Our official temp comes from O’Hare. They take temps all over the
area when they give the weather, especially all those burbs and who the hell
cares what the temp is there? If those burb people want to know what the temp
is why don’t they move back to Chicago where respectable people live? They
should just give the temp downtown where I live and forget about all those other
people.
The burbs, I don’t have a lot of respect for the burbs. We used to
call them the sticks, and laugh at their skinny phone books. Anymore they have
like taken over, and instead if having a nice grid system like respectable
Chicago has, they are all higgedly piggedly stretched out over everywhere so
that driving down the same street you leave one suburb and then come back to it,
and leave it, and come back, and they change the names and numbers of the
streets, and the streets are all curvy. Lump them in with the backpackers and
skateboarders and snowmobilers and jet skiers.
Sometimes, living by the lake, we get a little air conditioning on
those godawful hot hot hot days, and the freeze comes later here because the
lake is always at least thirty degrees, but in the spring when those awful
suburbanites and even Gage Parkers are sipping lemonade in their shorts, we are
freezing our asses off from that east wind.
Maybe polar vortex is not accurate, but I like it, it has a nice
ring.
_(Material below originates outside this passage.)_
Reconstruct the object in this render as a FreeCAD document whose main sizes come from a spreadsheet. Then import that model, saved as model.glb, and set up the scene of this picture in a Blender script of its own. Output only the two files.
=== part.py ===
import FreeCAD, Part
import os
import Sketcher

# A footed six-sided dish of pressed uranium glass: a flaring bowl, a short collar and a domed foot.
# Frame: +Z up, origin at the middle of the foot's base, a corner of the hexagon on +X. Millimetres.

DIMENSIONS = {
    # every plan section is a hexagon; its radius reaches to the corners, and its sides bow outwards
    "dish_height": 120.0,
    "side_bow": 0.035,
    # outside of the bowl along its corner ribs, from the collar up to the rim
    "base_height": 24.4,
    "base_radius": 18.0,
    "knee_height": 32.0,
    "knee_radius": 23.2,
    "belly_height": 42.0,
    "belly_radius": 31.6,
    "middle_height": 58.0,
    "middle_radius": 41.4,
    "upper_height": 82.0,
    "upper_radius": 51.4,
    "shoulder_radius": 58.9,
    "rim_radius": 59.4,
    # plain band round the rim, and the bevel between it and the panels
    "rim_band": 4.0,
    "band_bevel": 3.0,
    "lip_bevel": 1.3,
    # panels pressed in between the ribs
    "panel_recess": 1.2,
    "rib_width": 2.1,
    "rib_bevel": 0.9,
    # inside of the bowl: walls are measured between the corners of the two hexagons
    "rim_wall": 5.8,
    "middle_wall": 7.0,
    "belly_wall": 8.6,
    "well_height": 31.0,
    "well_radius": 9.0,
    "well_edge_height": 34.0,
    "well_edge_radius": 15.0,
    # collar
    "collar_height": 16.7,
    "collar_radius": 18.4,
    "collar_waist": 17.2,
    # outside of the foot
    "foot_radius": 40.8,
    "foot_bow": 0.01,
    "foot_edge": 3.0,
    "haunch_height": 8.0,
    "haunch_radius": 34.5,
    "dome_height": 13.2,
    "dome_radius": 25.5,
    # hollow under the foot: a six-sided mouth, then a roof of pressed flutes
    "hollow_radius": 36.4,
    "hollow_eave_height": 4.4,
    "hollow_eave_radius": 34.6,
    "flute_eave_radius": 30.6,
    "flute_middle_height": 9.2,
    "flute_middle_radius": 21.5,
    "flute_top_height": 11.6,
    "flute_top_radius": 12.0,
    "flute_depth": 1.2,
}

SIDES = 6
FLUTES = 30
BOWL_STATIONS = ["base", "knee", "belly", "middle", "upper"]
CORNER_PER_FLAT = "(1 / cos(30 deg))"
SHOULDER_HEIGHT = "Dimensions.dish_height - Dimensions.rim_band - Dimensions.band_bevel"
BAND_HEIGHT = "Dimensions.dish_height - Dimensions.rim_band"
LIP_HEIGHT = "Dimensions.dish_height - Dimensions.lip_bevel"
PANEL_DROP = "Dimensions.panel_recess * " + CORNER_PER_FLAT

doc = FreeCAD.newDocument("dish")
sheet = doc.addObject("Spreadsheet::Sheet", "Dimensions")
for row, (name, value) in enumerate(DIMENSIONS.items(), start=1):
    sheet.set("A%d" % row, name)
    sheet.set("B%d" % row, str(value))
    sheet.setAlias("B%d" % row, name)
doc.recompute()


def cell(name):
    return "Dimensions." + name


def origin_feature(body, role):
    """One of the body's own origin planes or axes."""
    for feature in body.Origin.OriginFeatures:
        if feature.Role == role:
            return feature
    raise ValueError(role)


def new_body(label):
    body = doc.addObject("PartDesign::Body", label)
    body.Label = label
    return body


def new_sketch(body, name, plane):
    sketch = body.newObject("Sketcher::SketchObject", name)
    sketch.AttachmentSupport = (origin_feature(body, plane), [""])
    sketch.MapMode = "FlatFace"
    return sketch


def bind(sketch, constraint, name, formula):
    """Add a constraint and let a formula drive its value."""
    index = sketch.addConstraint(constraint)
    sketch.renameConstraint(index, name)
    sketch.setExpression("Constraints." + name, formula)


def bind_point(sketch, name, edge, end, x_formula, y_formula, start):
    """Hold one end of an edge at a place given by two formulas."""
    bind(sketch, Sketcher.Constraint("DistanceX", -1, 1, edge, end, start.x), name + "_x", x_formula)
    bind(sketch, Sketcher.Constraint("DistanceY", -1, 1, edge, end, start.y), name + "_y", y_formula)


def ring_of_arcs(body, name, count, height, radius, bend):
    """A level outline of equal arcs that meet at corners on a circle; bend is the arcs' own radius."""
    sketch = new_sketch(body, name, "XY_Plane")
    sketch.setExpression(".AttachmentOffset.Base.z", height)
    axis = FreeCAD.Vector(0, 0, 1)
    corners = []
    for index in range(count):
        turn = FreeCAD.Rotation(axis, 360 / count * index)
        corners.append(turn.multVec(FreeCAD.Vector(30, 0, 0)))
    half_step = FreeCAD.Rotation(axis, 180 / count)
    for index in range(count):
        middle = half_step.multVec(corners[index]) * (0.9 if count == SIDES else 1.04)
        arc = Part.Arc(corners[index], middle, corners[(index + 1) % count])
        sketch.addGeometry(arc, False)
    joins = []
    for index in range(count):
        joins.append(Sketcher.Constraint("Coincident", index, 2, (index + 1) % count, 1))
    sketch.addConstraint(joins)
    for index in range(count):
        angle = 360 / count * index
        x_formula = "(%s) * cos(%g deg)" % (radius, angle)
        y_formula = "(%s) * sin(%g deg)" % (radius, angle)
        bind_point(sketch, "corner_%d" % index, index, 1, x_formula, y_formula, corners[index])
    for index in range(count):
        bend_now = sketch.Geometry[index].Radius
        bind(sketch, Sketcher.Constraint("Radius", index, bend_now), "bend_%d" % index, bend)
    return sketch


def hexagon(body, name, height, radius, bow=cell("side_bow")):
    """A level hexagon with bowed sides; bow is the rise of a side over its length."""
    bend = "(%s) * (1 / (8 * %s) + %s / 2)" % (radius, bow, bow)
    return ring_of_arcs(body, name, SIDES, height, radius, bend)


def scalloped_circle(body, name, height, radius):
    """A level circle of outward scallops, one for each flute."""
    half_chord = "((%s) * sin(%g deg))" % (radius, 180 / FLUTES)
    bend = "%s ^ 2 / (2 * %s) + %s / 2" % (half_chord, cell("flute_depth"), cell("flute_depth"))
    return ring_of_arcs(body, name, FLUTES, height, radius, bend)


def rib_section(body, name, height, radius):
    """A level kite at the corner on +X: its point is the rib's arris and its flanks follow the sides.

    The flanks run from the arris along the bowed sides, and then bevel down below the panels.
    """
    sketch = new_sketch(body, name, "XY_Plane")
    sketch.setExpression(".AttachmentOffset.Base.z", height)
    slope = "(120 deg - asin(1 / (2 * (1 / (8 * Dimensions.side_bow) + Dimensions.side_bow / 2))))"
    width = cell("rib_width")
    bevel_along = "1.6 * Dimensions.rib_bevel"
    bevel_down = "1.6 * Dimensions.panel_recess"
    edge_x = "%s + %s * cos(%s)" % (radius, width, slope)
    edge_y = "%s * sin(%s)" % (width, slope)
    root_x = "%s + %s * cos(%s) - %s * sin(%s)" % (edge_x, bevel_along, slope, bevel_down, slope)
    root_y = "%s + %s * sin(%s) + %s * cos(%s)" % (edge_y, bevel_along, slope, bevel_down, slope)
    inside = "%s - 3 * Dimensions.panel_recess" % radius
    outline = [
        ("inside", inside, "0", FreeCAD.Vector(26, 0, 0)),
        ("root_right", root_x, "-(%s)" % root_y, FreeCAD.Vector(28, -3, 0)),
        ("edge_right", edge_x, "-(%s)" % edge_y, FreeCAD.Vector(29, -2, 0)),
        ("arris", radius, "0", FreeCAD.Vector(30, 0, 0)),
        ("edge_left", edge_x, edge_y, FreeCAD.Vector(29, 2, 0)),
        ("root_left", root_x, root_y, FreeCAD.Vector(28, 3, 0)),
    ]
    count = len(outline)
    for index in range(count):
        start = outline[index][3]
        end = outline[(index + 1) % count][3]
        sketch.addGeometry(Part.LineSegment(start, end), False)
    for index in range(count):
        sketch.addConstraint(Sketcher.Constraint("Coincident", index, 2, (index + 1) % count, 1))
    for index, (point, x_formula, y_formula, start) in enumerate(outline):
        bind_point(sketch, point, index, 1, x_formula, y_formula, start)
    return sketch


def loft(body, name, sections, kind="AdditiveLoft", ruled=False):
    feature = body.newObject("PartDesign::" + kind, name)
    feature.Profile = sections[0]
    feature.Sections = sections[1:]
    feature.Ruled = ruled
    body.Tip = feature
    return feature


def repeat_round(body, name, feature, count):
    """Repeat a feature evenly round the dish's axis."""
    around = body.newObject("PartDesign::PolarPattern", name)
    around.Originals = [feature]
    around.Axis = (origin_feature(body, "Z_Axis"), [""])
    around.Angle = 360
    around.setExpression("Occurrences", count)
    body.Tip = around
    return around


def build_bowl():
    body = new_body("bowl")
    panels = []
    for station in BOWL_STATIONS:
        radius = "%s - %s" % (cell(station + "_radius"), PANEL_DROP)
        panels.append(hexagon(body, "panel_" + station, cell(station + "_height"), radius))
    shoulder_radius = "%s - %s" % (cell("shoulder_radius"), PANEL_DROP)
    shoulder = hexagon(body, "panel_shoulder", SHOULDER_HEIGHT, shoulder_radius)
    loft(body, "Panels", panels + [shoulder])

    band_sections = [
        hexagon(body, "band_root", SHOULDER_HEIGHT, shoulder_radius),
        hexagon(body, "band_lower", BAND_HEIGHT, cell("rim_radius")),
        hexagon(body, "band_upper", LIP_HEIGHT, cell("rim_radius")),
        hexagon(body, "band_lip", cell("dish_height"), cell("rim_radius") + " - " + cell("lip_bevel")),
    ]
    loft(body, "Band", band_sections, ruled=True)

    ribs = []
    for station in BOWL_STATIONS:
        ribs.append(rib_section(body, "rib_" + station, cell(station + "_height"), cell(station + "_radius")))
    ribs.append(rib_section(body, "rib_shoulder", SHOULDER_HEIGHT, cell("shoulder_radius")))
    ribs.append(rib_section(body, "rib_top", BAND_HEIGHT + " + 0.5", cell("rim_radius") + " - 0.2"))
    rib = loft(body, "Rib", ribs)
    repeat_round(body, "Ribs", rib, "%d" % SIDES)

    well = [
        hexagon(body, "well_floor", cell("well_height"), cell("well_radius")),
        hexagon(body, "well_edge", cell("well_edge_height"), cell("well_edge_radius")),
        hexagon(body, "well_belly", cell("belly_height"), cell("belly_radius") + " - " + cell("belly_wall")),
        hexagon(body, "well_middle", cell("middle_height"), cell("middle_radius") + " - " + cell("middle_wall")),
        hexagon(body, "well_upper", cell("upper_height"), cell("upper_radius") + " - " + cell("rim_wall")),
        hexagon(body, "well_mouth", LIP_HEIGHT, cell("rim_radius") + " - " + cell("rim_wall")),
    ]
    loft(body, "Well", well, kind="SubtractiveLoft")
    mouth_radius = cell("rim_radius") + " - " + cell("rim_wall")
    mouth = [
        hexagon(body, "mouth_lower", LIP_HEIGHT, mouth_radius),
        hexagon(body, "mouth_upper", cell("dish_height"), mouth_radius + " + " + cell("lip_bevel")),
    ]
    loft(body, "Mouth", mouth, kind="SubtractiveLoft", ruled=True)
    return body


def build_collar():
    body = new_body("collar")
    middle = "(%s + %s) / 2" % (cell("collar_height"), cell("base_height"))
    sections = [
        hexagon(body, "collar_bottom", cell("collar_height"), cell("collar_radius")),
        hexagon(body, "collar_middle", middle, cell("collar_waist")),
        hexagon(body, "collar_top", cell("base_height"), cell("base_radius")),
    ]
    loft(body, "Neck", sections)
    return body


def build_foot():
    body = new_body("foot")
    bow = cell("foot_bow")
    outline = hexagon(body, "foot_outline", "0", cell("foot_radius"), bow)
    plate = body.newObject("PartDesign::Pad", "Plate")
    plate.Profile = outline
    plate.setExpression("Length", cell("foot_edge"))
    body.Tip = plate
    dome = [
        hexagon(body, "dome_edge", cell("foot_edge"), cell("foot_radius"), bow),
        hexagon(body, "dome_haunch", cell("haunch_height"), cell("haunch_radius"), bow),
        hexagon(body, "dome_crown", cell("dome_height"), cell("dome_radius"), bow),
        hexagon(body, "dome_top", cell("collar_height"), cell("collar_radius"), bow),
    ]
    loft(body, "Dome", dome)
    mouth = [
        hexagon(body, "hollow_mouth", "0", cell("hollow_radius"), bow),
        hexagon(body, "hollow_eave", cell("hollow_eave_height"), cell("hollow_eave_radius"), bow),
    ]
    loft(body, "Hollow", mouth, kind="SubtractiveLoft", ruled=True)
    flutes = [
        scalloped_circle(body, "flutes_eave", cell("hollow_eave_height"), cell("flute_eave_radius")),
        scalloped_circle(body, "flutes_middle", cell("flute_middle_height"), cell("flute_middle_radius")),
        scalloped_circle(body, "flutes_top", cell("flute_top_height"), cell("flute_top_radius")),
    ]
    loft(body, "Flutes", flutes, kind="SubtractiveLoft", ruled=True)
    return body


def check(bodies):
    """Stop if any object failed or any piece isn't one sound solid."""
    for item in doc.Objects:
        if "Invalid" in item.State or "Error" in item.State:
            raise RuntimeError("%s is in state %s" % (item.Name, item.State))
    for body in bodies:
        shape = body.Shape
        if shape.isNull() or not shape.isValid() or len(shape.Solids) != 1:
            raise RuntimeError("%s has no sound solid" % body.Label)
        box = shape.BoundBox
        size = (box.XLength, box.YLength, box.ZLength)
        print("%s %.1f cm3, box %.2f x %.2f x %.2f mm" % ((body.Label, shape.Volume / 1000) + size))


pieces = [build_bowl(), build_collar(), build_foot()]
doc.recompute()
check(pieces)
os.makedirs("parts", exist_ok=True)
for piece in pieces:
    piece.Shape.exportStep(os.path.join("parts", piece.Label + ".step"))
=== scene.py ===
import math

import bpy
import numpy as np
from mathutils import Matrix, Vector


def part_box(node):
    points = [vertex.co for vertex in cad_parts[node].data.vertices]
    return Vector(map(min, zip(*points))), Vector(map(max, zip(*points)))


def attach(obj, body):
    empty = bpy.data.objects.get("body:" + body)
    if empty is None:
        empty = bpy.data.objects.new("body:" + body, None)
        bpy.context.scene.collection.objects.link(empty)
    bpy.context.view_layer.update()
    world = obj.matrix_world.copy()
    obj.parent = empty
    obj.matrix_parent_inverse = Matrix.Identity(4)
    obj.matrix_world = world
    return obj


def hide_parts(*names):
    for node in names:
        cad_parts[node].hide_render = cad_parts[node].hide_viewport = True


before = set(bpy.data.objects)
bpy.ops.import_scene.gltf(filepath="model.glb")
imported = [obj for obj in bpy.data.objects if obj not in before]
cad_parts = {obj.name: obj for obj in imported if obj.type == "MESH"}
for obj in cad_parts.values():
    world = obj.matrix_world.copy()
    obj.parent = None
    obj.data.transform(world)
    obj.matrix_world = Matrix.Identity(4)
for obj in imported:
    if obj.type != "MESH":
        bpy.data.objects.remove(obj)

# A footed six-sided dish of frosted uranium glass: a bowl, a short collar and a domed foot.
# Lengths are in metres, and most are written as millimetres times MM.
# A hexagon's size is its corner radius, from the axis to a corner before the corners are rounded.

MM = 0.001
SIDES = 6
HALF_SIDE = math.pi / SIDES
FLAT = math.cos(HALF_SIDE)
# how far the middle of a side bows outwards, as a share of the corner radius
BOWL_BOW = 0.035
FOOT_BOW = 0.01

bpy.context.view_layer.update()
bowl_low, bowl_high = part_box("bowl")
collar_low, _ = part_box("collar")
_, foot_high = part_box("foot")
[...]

And it looked like that in the weather maps last year where there were a
lot of concentric circles growing bluer and colder as you go inward, and half
the time Chicago was smack dab in the middle.
There are indeed gusts going through downtown on a windy day, where
you are strolling along State as merry as the month of May and you turn onto
Randolph and you are knocked off your feet. But other than that Chicago is not
particularly windy. When they measure those things Chicago is about
average.
The windy appellation came when there was a battle between Chicago
and New York to see who would host the 1893 World’s Fair. It was mostly a war
of words, and Chicago turned out to have more blowhards, and New York, to make
fun of us, called us the windy city, and being as we always rather admired
blowhards, we accepted the name and used it ourselves. There’s some other story
about how we came to be the windy city, but the only thing I remember about it
is that it is not as interesting, so the hell with it.
Tongues are wagging after Obama’s speech last night. Oh how those
Republicans are shaking their fists and stomping their well-shod feet. There’s
nothing they can do about it until they take their senate seats, and by then it
will be too unpopular. I think it is a coup for the dems and a slap in the face
of the reps after they creamed us in that last election. Though, as you said
about the weather, anything can happen before it’s over.